Emirates reports a vision to make their company an environmental leader in the aviation and travel industries with a goals to make sustainable and eco-efficient operation in the air and on the ground.
Interestingly, as part of a global trend towards environmental consciousness, Emirates considers their customers, staff and regulators to be increasingly aware of the environment and emission of greenhouse gases and the company has , therefore, committed to environmentally-responsible operations through the Group’s Environmental Policy. This policy is implemented through the ‘Environment’ programme (Emirates environment policy,2013) , which is communicated to customers, staff and stakeholders.
The company also reports different environmental considerations to be advantageous from a business perspective because becoming an ecologically-efficient organisation enables them to become economically sustainable, when it comes to consumption of fewer resources and whilst using fewer resources and causing less pollution. These strategies in turn, reduce labour and overall company expenses. Legal In the past, most governments within the Asian continent and in the Asia-Pacific region operated under a paternal government policy and felt that they had to protect airlines against external factors.
The recent changes in the economic policies of these governments have allowed airlines to compete more openly having their own economic model without worrying about government hindrances in order to preserve their competitive advantage. In addition, less government control allows the company to operate more freely in the region with less legal impediments in the region resulting in a positive growth and an exceptional performance (Nataraja & Al-Aali 2011, p484).
Emirates-porter’s five forces Porter’s 5 forces model is used by businesses to evaluate the environment that a company is competing in.
Strategies implemented by Emirates also are a function of environment in which it operates. (Elnamaki, MSS 2007).

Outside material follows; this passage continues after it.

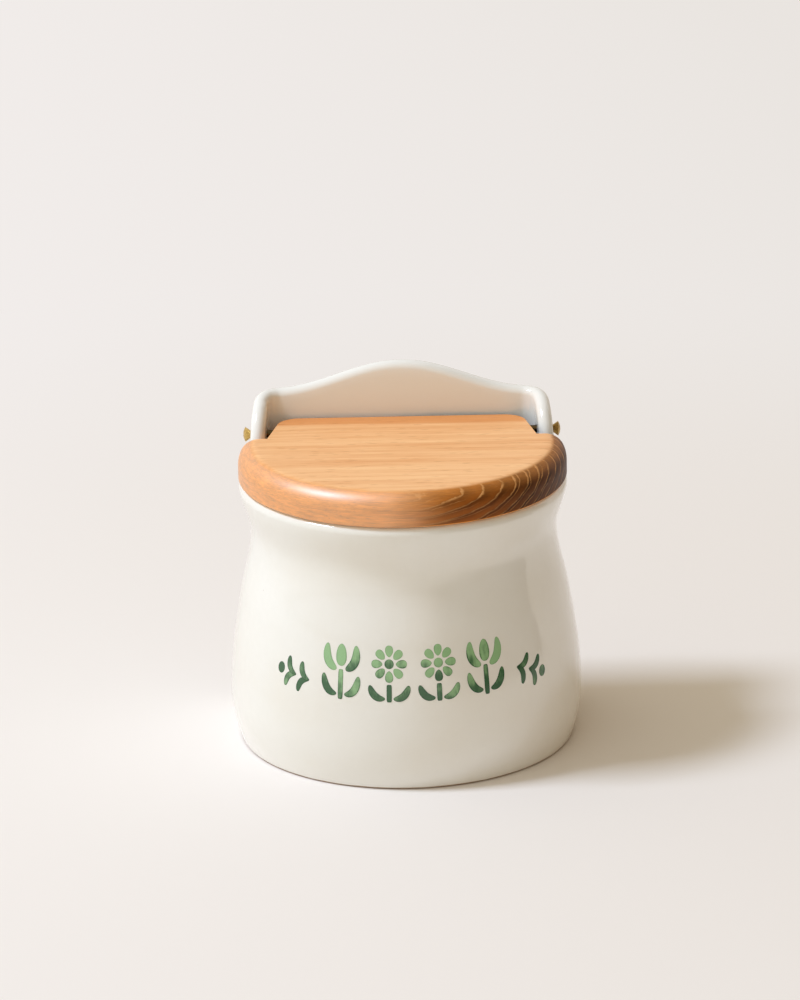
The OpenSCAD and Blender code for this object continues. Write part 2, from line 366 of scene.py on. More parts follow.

By using Five Forces Analysis we are able to identify who are the Emirates competitors and where are potential threats; which aspect in Emirates should be improved and focused on; and to analyse whether Emirates and its industry is attractive or destructive. Threat of new entrant There are many barriers that dissuade new entrants in the airline industry. Enter to the market depends on how many barriers exist.
Airlines high capital cost positively affect Emirates Airline. Strong brand value is critical to compete. Emirates is a high brand value that cannot be copied because it is a long time it has been operating, and markets heavily depend on its services. Advanced technologies are kind of barrier for a new entrant as they need to develop and implement them before effectively competing Based on Emirates loyalty programs, customers are loyal to Emirates. Building a value brand needs money and time and it uses resources which not to be allocated to compete in the marketplace.
Based on the above factors the threat of new entrant is weak. The bargaining power of customers Due to buyer price sensitivity, it is difficult to compete with competitive prices of budget carriers but Emirates compensates by offering world class food, services, comfort and in-flight entertainment, world class service, A380 aircrafts, choices of menu for the elite class, its own private terminal, and non-stop direct flights to various routes including some of the world’s longest non-stop direct flights. I suggest that this power is moderate.